* **WHAT IS BEING ASKED**: Write out the whole listing, matching it exactly.

##########

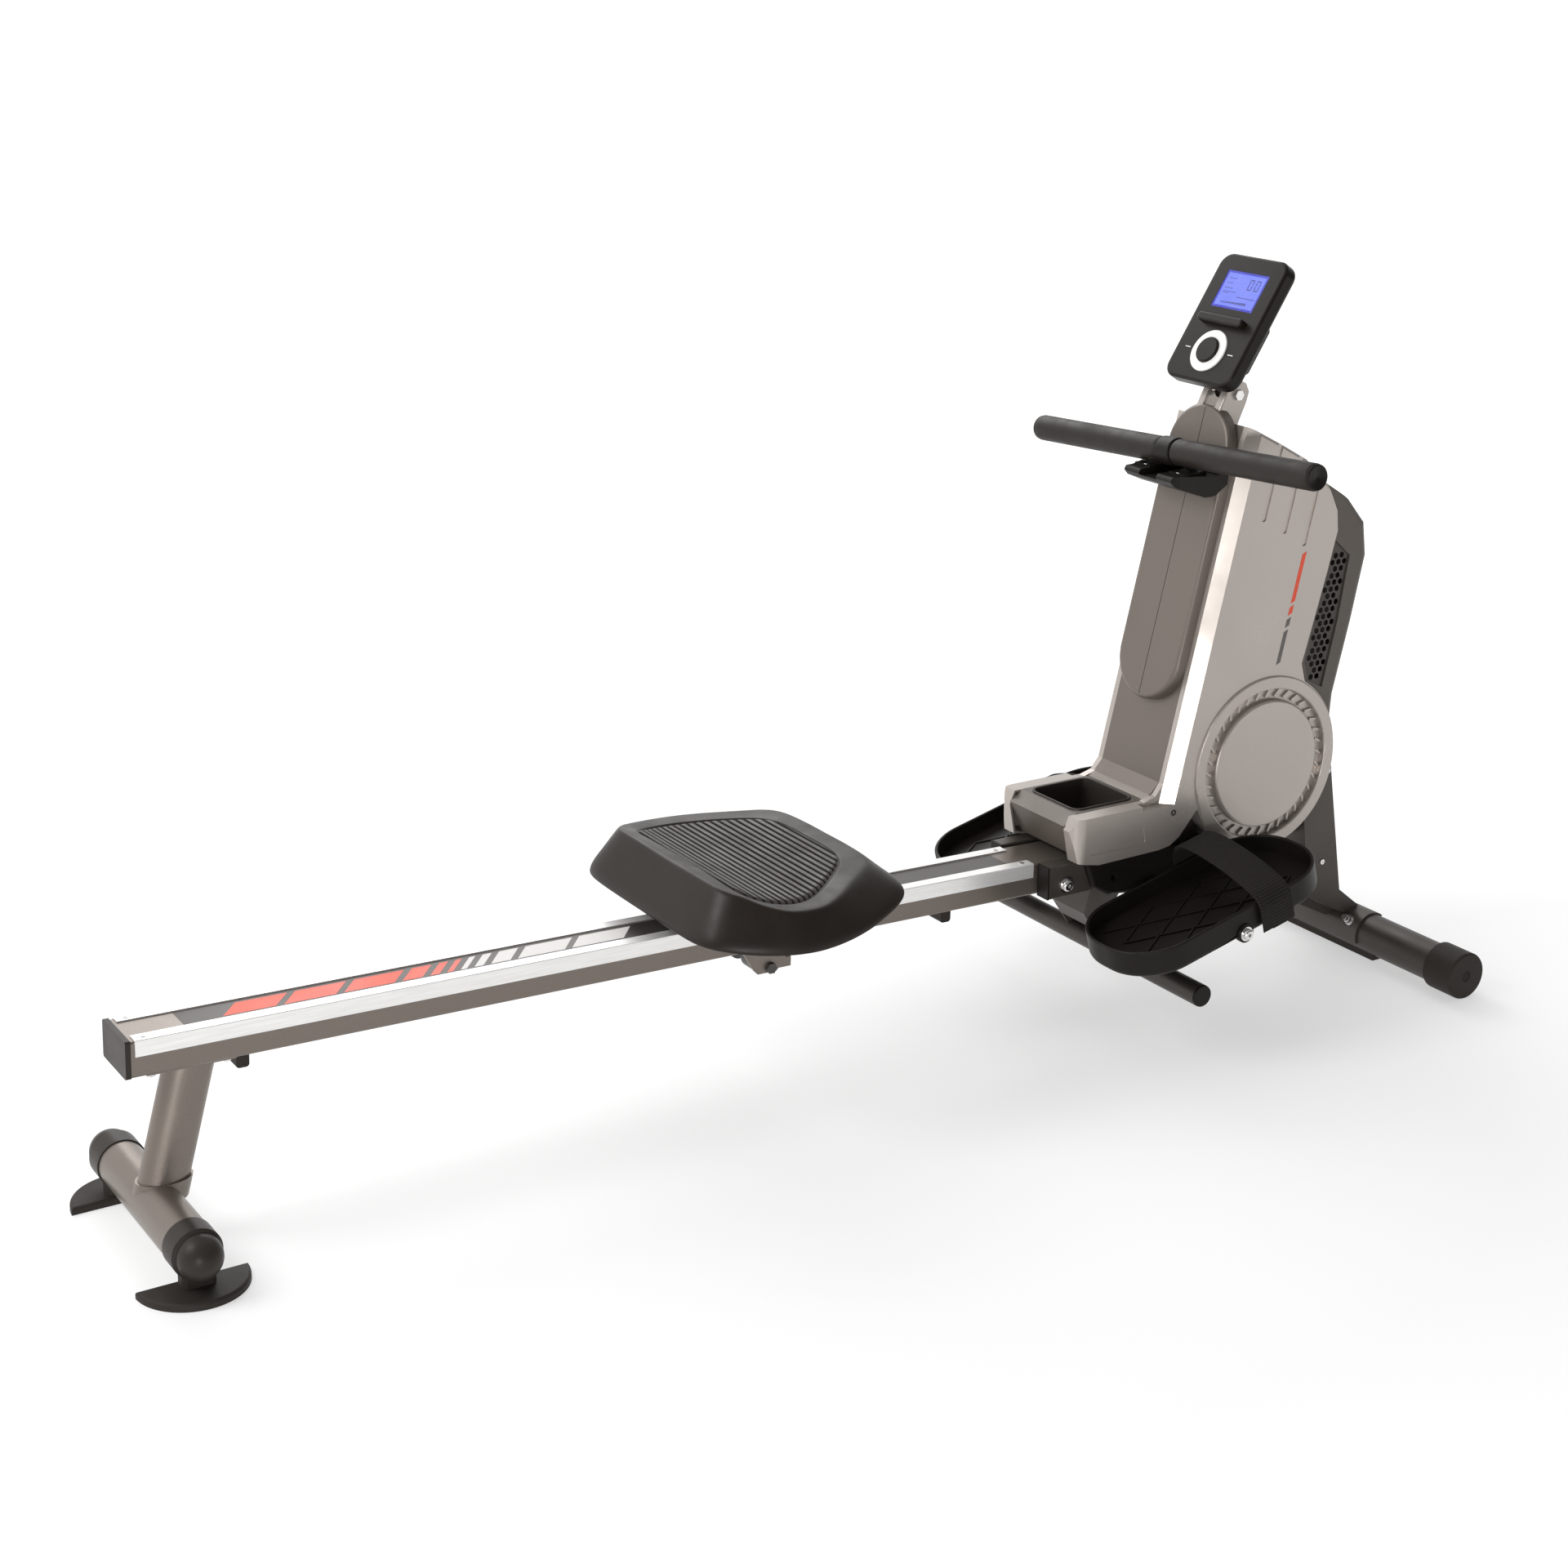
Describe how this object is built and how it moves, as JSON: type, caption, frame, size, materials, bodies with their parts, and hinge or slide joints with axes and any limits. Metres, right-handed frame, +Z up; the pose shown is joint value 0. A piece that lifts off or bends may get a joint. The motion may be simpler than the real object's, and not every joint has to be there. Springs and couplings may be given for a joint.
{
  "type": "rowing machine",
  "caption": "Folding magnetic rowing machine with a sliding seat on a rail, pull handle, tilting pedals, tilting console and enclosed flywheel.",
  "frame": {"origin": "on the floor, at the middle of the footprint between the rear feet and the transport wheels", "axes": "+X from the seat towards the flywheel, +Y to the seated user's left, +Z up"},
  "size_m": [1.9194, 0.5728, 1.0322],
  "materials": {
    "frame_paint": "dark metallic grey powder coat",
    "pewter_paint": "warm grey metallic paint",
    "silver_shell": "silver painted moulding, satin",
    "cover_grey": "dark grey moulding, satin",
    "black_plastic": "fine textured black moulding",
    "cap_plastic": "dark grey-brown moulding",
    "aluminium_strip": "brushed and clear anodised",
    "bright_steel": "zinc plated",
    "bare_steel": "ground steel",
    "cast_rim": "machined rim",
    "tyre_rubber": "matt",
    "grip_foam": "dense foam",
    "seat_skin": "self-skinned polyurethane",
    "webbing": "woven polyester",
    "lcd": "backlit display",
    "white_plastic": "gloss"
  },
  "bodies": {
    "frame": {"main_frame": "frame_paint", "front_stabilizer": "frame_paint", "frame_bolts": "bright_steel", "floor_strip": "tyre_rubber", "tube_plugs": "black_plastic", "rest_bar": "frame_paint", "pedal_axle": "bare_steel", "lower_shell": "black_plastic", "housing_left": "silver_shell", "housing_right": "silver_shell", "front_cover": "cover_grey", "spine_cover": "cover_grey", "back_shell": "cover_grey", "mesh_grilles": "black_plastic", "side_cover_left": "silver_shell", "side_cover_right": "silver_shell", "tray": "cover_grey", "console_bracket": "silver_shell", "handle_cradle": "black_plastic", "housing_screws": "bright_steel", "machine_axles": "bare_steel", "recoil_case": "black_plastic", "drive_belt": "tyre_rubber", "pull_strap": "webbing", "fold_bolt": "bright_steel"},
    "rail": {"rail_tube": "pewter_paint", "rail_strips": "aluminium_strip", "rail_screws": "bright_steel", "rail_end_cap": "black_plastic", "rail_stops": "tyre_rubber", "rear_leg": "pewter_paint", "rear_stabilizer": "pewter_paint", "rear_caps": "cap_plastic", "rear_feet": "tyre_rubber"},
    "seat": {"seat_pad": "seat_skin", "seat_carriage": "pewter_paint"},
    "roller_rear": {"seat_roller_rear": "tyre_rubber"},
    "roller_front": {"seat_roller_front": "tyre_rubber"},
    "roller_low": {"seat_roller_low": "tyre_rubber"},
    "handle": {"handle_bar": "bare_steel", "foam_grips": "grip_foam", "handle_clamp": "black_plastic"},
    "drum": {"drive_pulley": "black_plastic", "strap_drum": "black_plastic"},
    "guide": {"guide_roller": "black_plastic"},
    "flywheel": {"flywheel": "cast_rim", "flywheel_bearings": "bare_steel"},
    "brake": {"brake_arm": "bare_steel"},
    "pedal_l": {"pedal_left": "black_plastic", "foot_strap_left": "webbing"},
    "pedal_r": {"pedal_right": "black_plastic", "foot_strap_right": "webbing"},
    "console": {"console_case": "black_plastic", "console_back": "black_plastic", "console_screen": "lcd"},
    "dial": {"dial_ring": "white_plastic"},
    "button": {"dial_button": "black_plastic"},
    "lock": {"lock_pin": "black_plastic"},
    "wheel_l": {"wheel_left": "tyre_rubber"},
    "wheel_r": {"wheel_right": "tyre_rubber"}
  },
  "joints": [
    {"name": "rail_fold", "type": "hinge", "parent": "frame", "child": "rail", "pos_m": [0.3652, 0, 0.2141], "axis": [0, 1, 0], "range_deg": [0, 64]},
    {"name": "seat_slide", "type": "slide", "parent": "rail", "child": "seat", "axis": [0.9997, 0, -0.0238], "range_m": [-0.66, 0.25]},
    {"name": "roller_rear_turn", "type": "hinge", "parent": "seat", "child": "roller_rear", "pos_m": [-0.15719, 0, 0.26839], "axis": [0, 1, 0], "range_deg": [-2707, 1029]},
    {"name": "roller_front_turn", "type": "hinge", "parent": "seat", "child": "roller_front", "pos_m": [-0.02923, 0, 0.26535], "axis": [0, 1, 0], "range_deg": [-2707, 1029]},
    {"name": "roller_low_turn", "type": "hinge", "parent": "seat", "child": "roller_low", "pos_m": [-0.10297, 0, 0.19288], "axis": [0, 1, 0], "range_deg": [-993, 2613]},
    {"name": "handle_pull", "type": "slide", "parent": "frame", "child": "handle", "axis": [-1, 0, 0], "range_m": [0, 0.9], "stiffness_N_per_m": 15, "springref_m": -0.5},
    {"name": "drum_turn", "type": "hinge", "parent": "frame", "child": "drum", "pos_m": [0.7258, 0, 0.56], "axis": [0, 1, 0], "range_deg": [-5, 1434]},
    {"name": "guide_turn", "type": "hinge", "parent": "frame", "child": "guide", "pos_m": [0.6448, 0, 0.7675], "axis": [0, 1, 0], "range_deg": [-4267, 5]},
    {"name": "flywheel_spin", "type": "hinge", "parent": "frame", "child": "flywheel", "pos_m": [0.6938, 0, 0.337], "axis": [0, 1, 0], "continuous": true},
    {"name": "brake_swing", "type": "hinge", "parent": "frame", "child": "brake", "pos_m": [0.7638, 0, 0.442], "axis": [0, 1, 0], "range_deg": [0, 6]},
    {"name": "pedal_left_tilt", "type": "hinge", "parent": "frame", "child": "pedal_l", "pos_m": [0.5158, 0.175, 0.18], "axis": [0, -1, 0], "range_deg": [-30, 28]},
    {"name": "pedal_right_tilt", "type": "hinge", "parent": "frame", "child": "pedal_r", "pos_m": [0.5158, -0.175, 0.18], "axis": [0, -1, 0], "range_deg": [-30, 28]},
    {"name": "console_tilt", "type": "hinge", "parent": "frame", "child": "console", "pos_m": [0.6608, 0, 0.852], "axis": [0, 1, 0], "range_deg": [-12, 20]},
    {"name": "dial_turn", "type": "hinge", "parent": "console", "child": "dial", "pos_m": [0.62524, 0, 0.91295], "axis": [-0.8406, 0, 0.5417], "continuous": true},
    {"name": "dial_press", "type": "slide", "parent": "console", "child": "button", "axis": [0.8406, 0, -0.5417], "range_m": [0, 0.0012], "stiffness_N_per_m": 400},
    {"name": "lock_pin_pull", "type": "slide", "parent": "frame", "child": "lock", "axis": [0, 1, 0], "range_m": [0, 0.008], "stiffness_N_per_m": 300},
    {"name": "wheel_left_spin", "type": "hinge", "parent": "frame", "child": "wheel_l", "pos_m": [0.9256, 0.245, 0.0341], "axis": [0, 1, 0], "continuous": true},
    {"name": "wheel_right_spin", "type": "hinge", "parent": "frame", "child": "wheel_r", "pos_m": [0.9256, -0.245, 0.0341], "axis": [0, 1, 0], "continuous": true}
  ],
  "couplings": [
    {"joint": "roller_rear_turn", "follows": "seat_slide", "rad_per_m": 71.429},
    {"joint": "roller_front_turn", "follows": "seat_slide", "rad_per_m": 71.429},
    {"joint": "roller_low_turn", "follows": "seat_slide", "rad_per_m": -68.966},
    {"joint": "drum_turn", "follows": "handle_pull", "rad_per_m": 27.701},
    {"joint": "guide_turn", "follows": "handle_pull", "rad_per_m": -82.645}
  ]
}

##########

* **OUTPUT BELOW**:
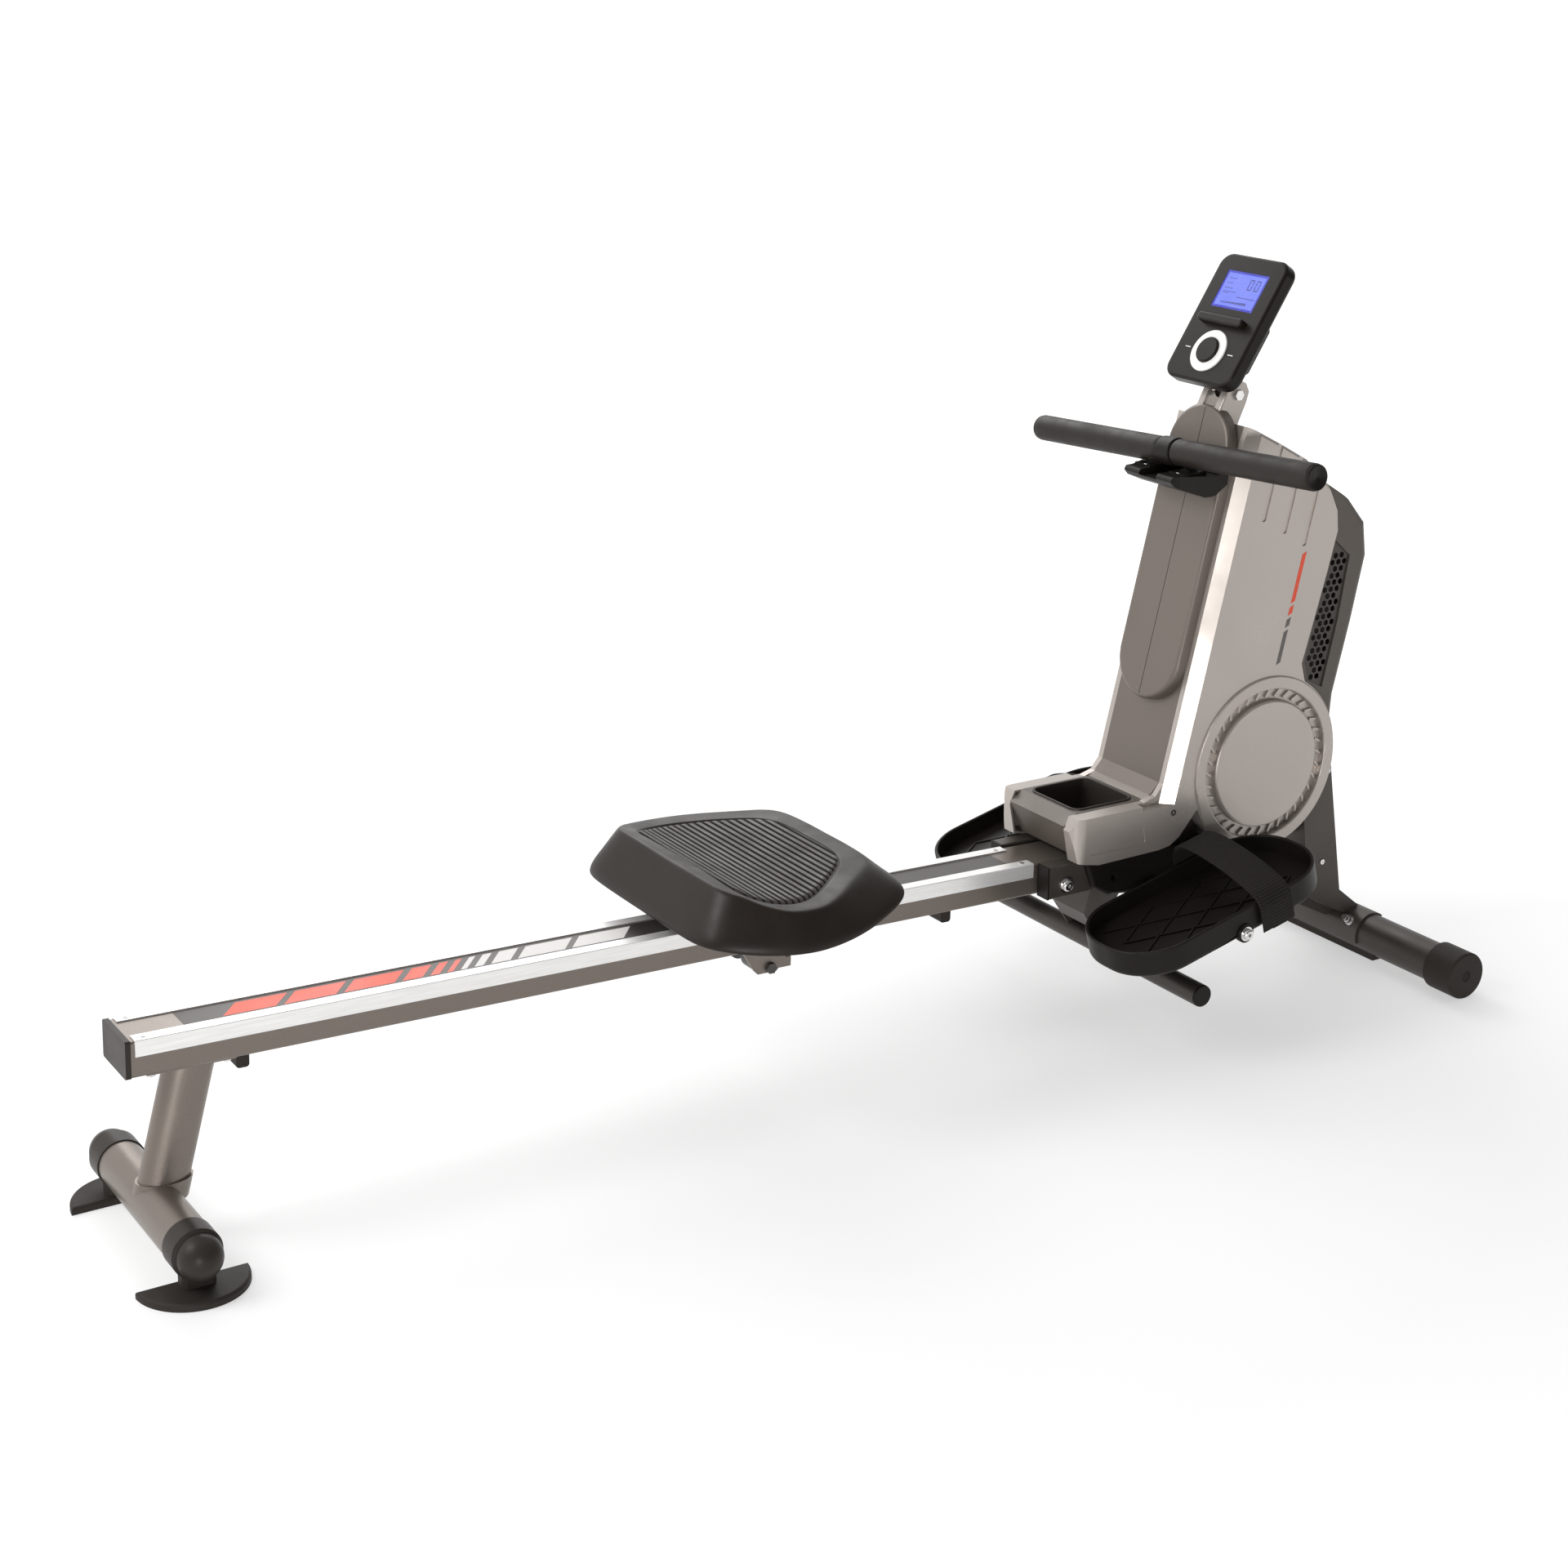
Describe how this object is built and how it moves, as JSON: type, caption, frame, size, materials, bodies with their parts, and hinge or slide joints with axes and any limits. Metres, right-handed frame, +Z up; the pose shown is joint value 0. A piece that lifts off or bends may get a joint. The motion may be simpler than the real object's, and not every joint has to be there. Springs and couplings may be given for a joint.
{
  "type": "rowing machine",
  "caption": "Folding magnetic rowing machine with a sliding seat on a rail, pull handle, tilting pedals, tilting console and enclosed flywheel.",
  "frame": {"origin": "on the floor, at the middle of the footprint between the rear feet and the transport wheels", "axes": "+X from the seat towards the flywheel, +Y to the seated user's left, +Z up"},
  "size_m": [1.9194, 0.5728, 1.0322],
  "materials": {
    "frame_paint": "dark metallic grey powder coat",
    "pewter_paint": "warm grey metallic paint",
    "silver_shell": "silver painted moulding, satin",
    "cover_grey": "dark grey moulding, satin",
    "black_plastic": "fine textured black moulding",
    "cap_plastic": "dark grey-brown moulding",
    "aluminium_strip": "brushed and clear anodised",
    "bright_steel": "zinc plated",
    "bare_steel": "ground steel",
    "cast_rim": "machined rim",
    "tyre_rubber": "matt",
    "grip_foam": "dense foam",
    "seat_skin": "self-skinned polyurethane",
    "webbing": "woven polyester",
    "lcd": "backlit display",
    "white_plastic": "gloss"
  },
  "bodies": {
    "frame": {"main_frame": "frame_paint", "front_stabilizer": "frame_paint", "frame_bolts": "bright_steel", "floor_strip": "tyre_rubber", "tube_plugs": "black_plastic", "rest_bar": "frame_paint", "pedal_axle": "bare_steel", "lower_shell": "black_plastic", "housing_left": "silver_shell", "housing_right": "silver_shell", "front_cover": "cover_grey", "spine_cover": "cover_grey", "back_shell": "cover_grey", "mesh_grilles": "black_plastic", "side_cover_left": "silver_shell", "side_cover_right": "silver_shell", "tray": "cover_grey", "console_bracket": "silver_shell", "handle_cradle": "black_plastic", "housing_screws": "bright_steel", "machine_axles": "bare_steel", "recoil_case": "black_plastic", "drive_belt": "tyre_rubber", "pull_strap": "webbing", "fold_bolt": "bright_steel"},
    "rail": {"rail_tube": "pewter_paint", "rail_strips": "aluminium_strip", "rail_screws": "bright_steel", "rail_end_cap": "black_plastic", "rail_stops": "tyre_rubber", "rear_leg": "pewter_paint", "rear_stabilizer": "pewter_paint", "rear_caps": "cap_plastic", "rear_feet": "tyre_rubber"},
    "seat": {"seat_pad": "seat_skin", "seat_carriage": "pewter_paint"},
    "roller_rear": {"seat_roller_rear": "tyre_rubber"},
    "roller_front": {"seat_roller_front": "tyre_rubber"},
    "roller_low": {"seat_roller_low": "tyre_rubber"},
    "handle": {"handle_bar": "bare_steel", "foam_grips": "grip_foam", "handle_clamp": "black_plastic"},
    "drum": {"drive_pulley": "black_plastic", "strap_drum": "black_plastic"},
    "guide": {"guide_roller": "black_plastic"},
    "flywheel": {"flywheel": "cast_rim", "flywheel_bearings": "bare_steel"},
    "brake": {"brake_arm": "bare_steel"},
    "pedal_l": {"pedal_left": "black_plastic", "foot_strap_left": "webbing"},
    "pedal_r": {"pedal_right": "black_plastic", "foot_strap_right": "webbing"},
    "console": {"console_case": "black_plastic", "console_back": "black_plastic", "console_screen": "lcd"},
    "dial": {"dial_ring": "white_plastic"},
    "button": {"dial_button": "black_plastic"},
    "lock": {"lock_pin": "black_plastic"},
    "wheel_l": {"wheel_left": "tyre_rubber"},
    "wheel_r": {"wheel_right": "tyre_rubber"}
  },
  "joints": [
    {"name": "rail_fold", "type": "hinge", "parent": "frame", "child": "rail", "pos_m": [0.3652, 0, 0.2141], "axis": [0, 1, 0], "range_deg": [0, 64]},
    {"name": "seat_slide", "type": "slide", "parent": "rail", "child": "seat", "axis": [0.9997, 0, -0.0238], "range_m": [-0.66, 0.25]},
    {"name": "roller_rear_turn", "type": "hinge", "parent": "seat", "child": "roller_rear", "pos_m": [-0.15719, 0, 0.26839], "axis": [0, 1, 0], "range_deg": [-2707, 1029]},
    {"name": "roller_front_turn", "type": "hinge", "parent": "seat", "child": "roller_front", "pos_m": [-0.02923, 0, 0.26535], "axis": [0, 1, 0], "range_deg": [-2707, 1029]},
    {"name": "roller_low_turn", "type": "hinge", "parent": "seat", "child": "roller_low", "pos_m": [-0.10297, 0, 0.19288], "axis": [0, 1, 0], "range_deg": [-993, 2613]},
    {"name": "handle_pull", "type": "slide", "parent": "frame", "child": "handle", "axis": [-1, 0, 0], "range_m": [0, 0.9], "stiffness_N_per_m": 15, "springref_m": -0.5},
    {"name": "drum_turn", "type": "hinge", "parent": "frame", "child": "drum", "pos_m": [0.7258, 0, 0.56], "axis": [0, 1, 0], "range_deg": [-5, 1434]},
    {"name": "guide_turn", "type": "hinge", "parent": "frame", "child": "guide", "pos_m": [0.6448, 0, 0.7675], "axis": [0, 1, 0], "range_deg": [-4267, 5]},
    {"name": "flywheel_spin", "type": "hinge", "parent": "frame", "child": "flywheel", "pos_m": [0.6938, 0, 0.337], "axis": [0, 1, 0], "continuous": true},
    {"name": "brake_swing", "type": "hinge", "parent": "frame", "child": "brake", "pos_m": [0.7638, 0, 0.442], "axis": [0, 1, 0], "range_deg": [0, 6]},
    {"name": "pedal_left_tilt", "type": "hinge", "parent": "frame", "child": "pedal_l", "pos_m": [0.5158, 0.175, 0.18], "axis": [0, -1, 0], "range_deg": [-30, 28]},
    {"name": "pedal_right_tilt", "type": "hinge", "parent": "frame", "child": "pedal_r", "pos_m": [0.5158, -0.175, 0.18], "axis": [0, -1, 0], "range_deg": [-30, 28]},
    {"name": "console_tilt", "type": "hinge", "parent": "frame", "child": "console", "pos_m": [0.6608, 0, 0.852], "axis": [0, 1, 0], "range_deg": [-12, 20]},
    {"name": "dial_turn", "type": "hinge", "parent": "console", "child": "dial", "pos_m": [0.62524, 0, 0.91295], "axis": [-0.8406, 0, 0.5417], "continuous": true},
    {"name": "dial_press", "type": "slide", "parent": "console", "child": "button", "axis": [0.8406, 0, -0.5417], "range_m": [0, 0.0012], "stiffness_N_per_m": 400},
    {"name": "lock_pin_pull", "type": "slide", "parent": "frame", "child": "lock", "axis": [0, 1, 0], "range_m": [0, 0.008], "stiffness_N_per_m": 300},
    {"name": "wheel_left_spin", "type": "hinge", "parent": "frame", "child": "wheel_l", "pos_m": [0.9256, 0.245, 0.0341], "axis": [0, 1, 0], "continuous": true},
    {"name": "wheel_right_spin", "type": "hinge", "parent": "frame", "child": "wheel_r", "pos_m": [0.9256, -0.245, 0.0341], "axis": [0, 1, 0], "continuous": true}
  ],
  "couplings": [
    {"joint": "roller_rear_turn", "follows": "seat_slide", "rad_per_m": 71.429},
    {"joint": "roller_front_turn", "follows": "seat_slide", "rad_per_m": 71.429},
    {"joint": "roller_low_turn", "follows": "seat_slide", "rad_per_m": -68.966},
    {"joint": "drum_turn", "follows": "handle_pull", "rad_per_m": 27.701},
    {"joint": "guide_turn", "follows": "handle_pull", "rad_per_m": -82.645}
  ]
}